Most often they are not strangers. While we need to teach our children to not immediately trust strangers, this does very little to actually prevent sexual abuse. Why? Because a staggering 86% of abuse victims knew their abusers!
Often a person is abused by a close family relative or a family friend. Even moms and dads will abuse their own children and stories of older siblings abusing younger siblings are rampant.
What is involved in grooming?
The abuser will often introduce more explicit sexual material in a manner that will appear rather innocent or accidental and they build in plausible deniability every step of the way. For instance:
The abuser may leave pornographic magazines on the table for the child to discover. “I forgot those magazines were there. I am so sorry.”
The abuser may take a shower and “accidentally” drop the towel in front of the child. “The towel just slipped. I’m so embarrassed.”
The abuser may initiate inappropriate touching under the guise of tickling. “I thought the tickle fight was just having some fun.”
Of course, there is nothing innocent or accidental about it. The abuser is intentionally grooming the child for a sexually abusive relationship.
What are some common grooming activities?
Here are a number of common grooming activities to be aware of. Keep a watchful eye out for any such behaviors of adults within your organization.
Gift giving or money giving
Playful touching or tickling
Watching movies with nudity or sex
Frequently engaging and hosting kid-centered activities such as pool parties
Securing alone time with a child
Offering to help the child’s gatekeepers
Becoming a child’s close friend, confidant and secret-keeper
Secretly breaking rules with a child
How often does peer-to-peer abuse happen?

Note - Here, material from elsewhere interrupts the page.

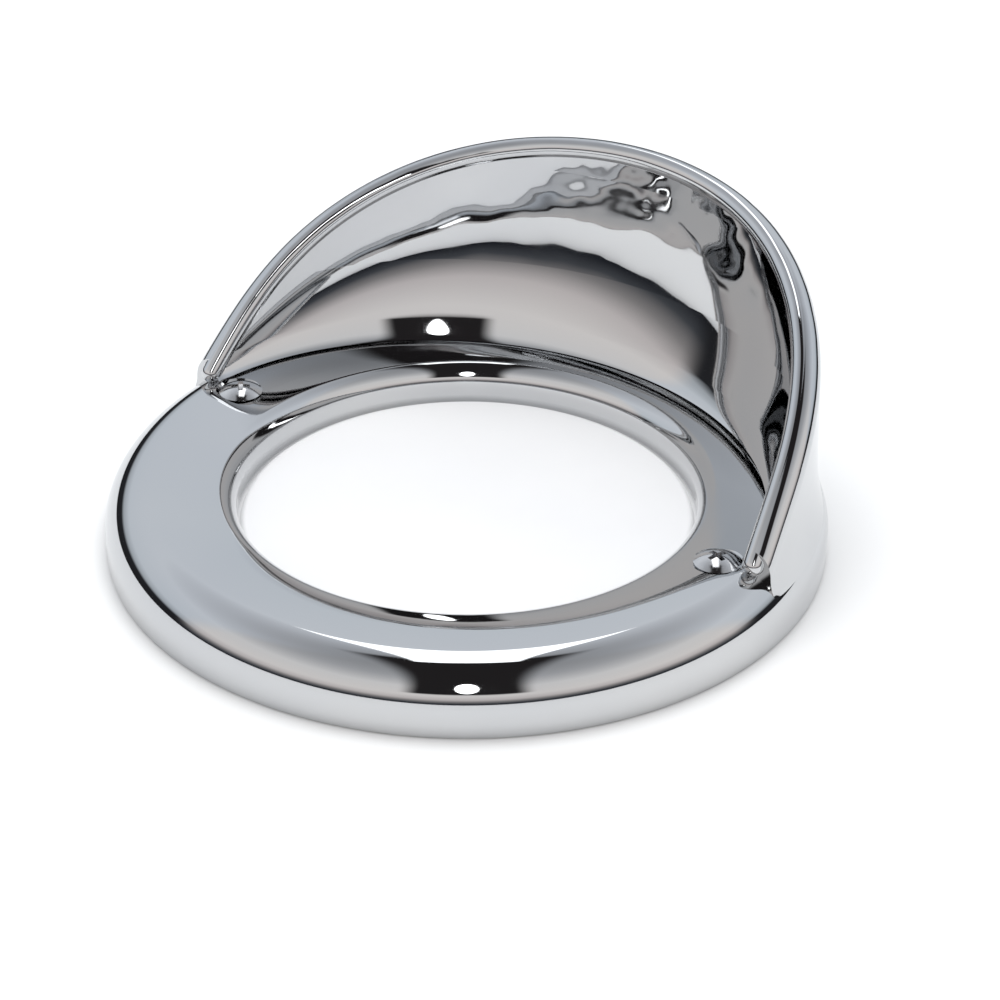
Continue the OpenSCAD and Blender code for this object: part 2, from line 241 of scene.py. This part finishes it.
def ring_profile():
    """Section of the ring, from the lower edge of the window over the top and back along the inner skin."""
    window_edge, foot_edge = 0.4, 0.3
    a_roll = math.degrees(math.atan2(ROLL[1] - CROWN[1], ROLL[0] - CROWN[0]))
    a_sh = math.degrees(math.atan2(SHOULDER[1] - CROWN[1], SHOULDER[0] - CROWN[0]))
    pts = arc(OPENING_R + window_edge, WINDOW_Z + window_edge, window_edge, 270, 180, 4)
    pts += line((OPENING_R, WINDOW_Z + window_edge), (OPENING_R, ROLL[1]), 4)
    pts += arc(*ROLL, 180, a_roll, 22)
    pts += arc(*CROWN, a_roll, a_sh, 22)
    pts += arc(*SHOULDER, a_sh, 0, 34)
    pts += line((RING_R, SHOULDER[1]), (RING_R, foot_edge), 6)
    pts += arc(RING_R - foot_edge, foot_edge, foot_edge, 0, -90, 4)
    # inner skin
    pts += [(RING_R - WALL, 0.0)]
    pts += arc(SHOULDER[0], SHOULDER[1], SHOULDER[2] - WALL, 0, a_sh, 8)
    pts += arc(CROWN[0], CROWN[1], CROWN[2] - WALL, a_sh, a_roll, 6)
    pts += arc(ROLL[0], ROLL[1], ROLL[2] - WALL, a_roll, 180, 6)
    pts += [(OPENING_R + WALL, WINDOW_Z)]
    return without_doubles(pts)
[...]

23% of reported cases of child sexual abuse are perpetrated by individuals under the age of 18 (U.S. Department of Justice National Sex Offender Public Website). Peer abusers are can be older children who possess some form of power over younger children but may also be a child of the same age. The child who is the perpetrator is typically also a victim of sexual abuse at the hands of an adult or have been exposed to pornography.